Pourquoi avoir pris cette décision alors? "On ne voulait pas de m'échanger et jouer cinq minutes par match ne m'intéressait pas. La fierté en mange un coup. Le seul choix qui me restait c'est de prendre ma retraite. "

Une autre passion
Malgré ses 48 ans, Guy Lafleur est un toujours passionné. Il avait le hockey, il a maintenant l'hélicopère. Il a accumulé près de 300 heures de vol et détient deux licences de pilote, une canadienne et une américaine et il est en voie d'acquérir une licence commerciale.

"La sensation de liberté, ne pas être pris dans le traffic. Je suis souvent sur la route, on voyage, c'est fatiguant, donc je voulais me déplacer dans mes promotions et je me suis rendu compte que ça coûte très cher de voler. J'en fais à l'occasion."

Ce nouveau hobby occupe donc le célèbre numéro 10 sur une base régulière, c'est pourquoi il a décidé d'accrocher déninitivement ses patins.
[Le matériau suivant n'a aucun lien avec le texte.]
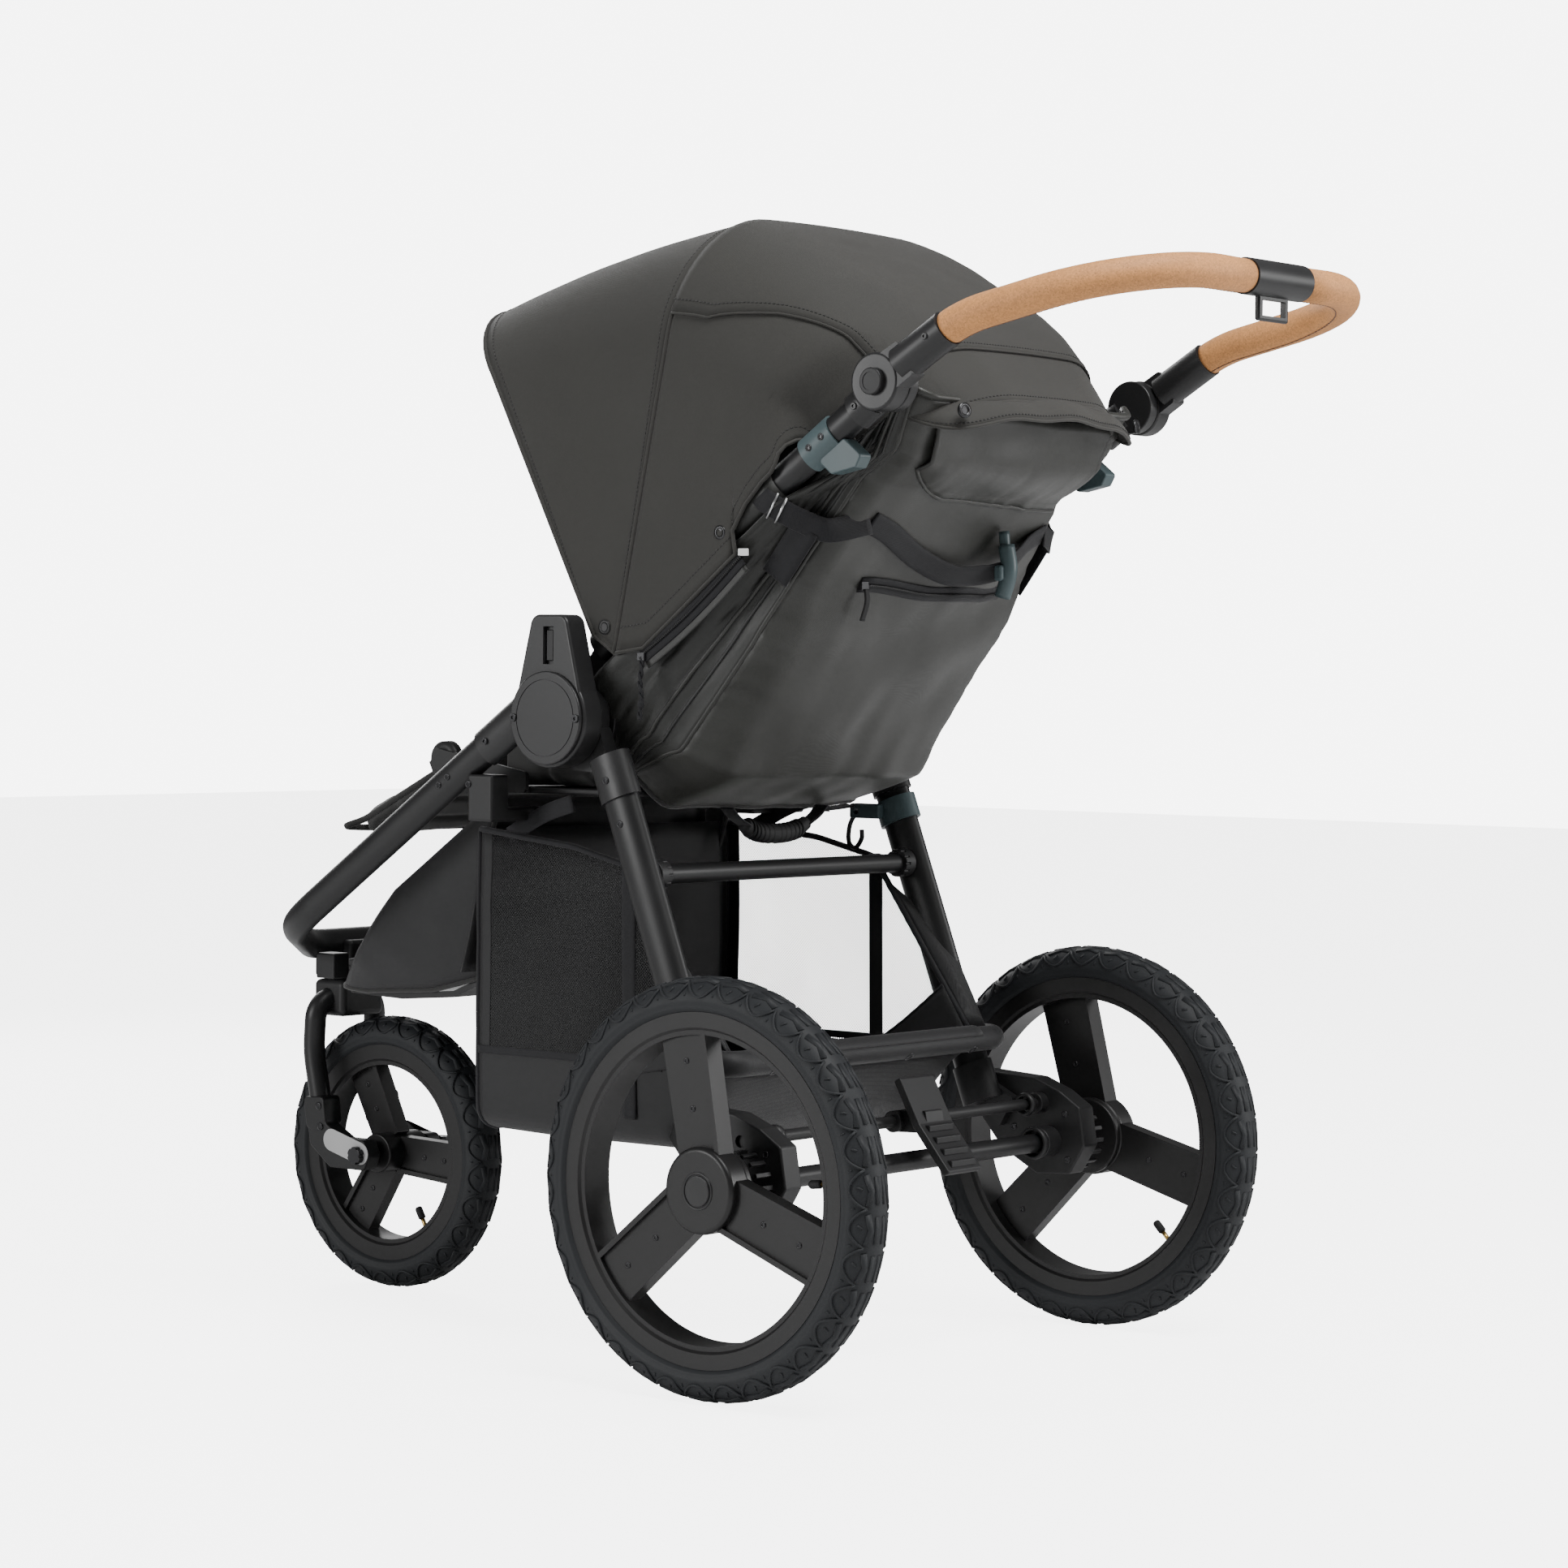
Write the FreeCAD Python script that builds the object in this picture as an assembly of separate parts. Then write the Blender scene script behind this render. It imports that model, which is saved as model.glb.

Fini les rencontres promotionnelles. "Je m'amuse encore mais en septembre prochain, je vais laisser ça. C'est beaucoup de voyagement et il est temps que je passe à autre chose. Je vais me tenir en bonne condition au cas où le Canadien m'appelle l'an prochain en séries."

Lafleur avoue qu'il sera toujours un joueur de hockey au fond de lui. J'aime énormément jouer, pas regarder. Je suis très mauvais spectateur quand je regarde un match. Je ne suis pas critiqueux, mais il y a des choses que je vois sur la glace que je ne peux pas comprendre. C'est pour ça que je ne suis pas coach."